Dates: September 2022 – August 2023
Research Team: Birgit Larsson, Christine Cocker, Jane Hernon, Natasha Rennolds, Peter Lavender, Lucas Sempe and Suvarna Pande
Funder: Norfolk County Council

The study was an evaluation of the impact Norwich County Council’s New Roads service was having on the police. Its aims were to:

  • Analyse available police data involving young people from New Roads.
  • Identity the impact of the New Roads project on the Police Service in terms of intelligence and improved relationship with young people. 
  • Explore perceptions of the police and their experiences of the criminal justice system (both as victims and as offenders) by young people involved in New Roads. 
  • Articulate the impact on Norfolk Constabulary key performance metrics, and the cost avoidance New Roads has generated. 
  • Capture professionals’ views of information sharing and multi-agency working with the Police Service, including impacts on decision-making, culture and practice.


Key recommendations

The study recommended increasing the positive impact of police liaison officer work described in the evaluation and in more preventative ways such as police liaison officers expanding their work to young people seen through outreach and more work with bullied young people. Data also suggested a continuing and enhanced role for police liaison officers in the professional development of both Children’s Services staff and police officers and staff would be of benefit. 

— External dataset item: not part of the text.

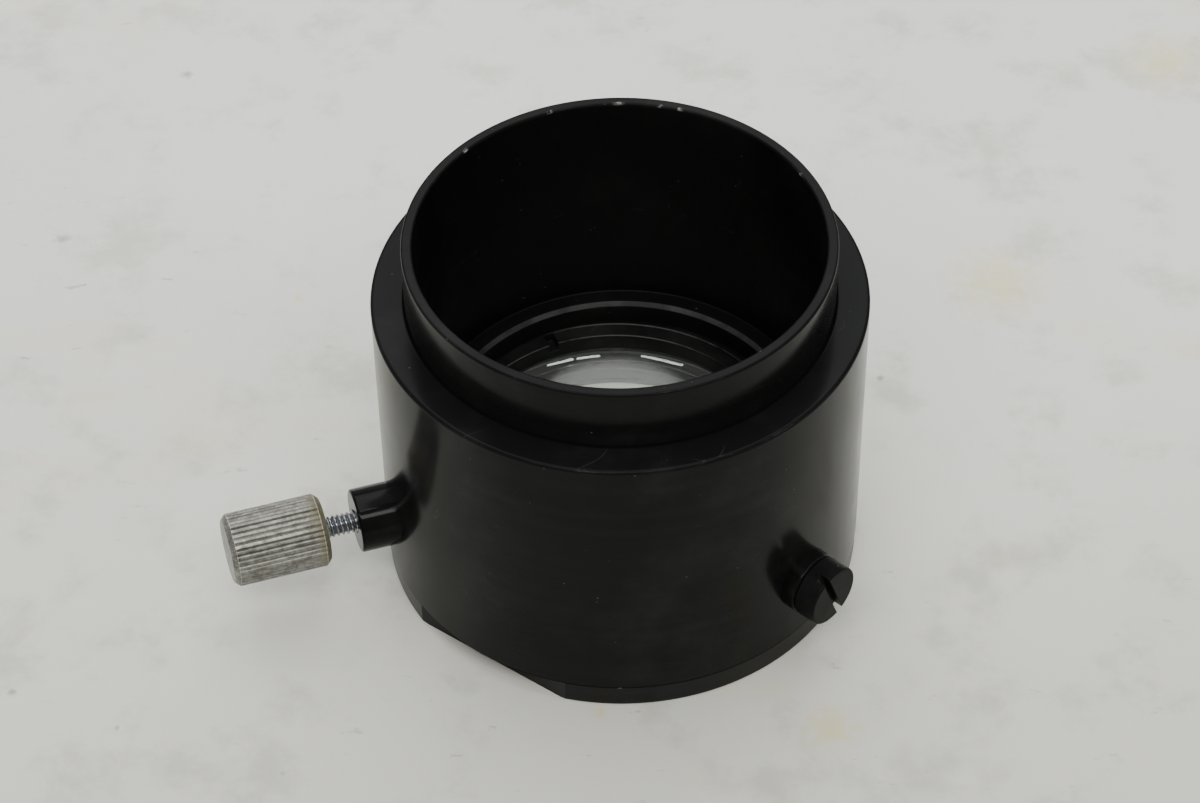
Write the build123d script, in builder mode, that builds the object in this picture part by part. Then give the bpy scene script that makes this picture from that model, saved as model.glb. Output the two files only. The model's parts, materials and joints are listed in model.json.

Quantitative findings identified differences between the service sites, the most significant being that young people in Dereham remained with New Roads for a longer period of time. Because a longer time period may offer greater opportunities for persistence and perseverance, contributing to better outcomes for young people (JTAI, Ofsted, 2018), the study recommended the service examine the reasons for the differences between the two sites in terms of the length of time young people spend there. 

Quantitative analysis examined the characteristics and needs of young people in New Roads and demonstrated that a large proportion appeared in police data as victims, suspects and missing young people. Police liaison officers spent the majority of their time with a small group of young people, ‘outliers’ who stood out as having had more police contact (as victims, suspects and missing young people). A key recommendation is that police work with ‘outlier’ young people should be more specifically tailored to their individual needs, taking into consideration their mental health need and potentially undiagnosed neurodevelopmental disabilities in order to disrupt their negative pathways. 

Finally, the evaluation found a  strong awareness of the importance of education among police and New Roads staff including good efforts by New Roads staff to get young people into educational provision. However, some 28 per cent of New Roads young people were either not in education or training (NEET) or in alternative provision. Including an educational liaison officer within New Roads to work on young people’s aspirations, educational requirements and careers guidance would be of benefit.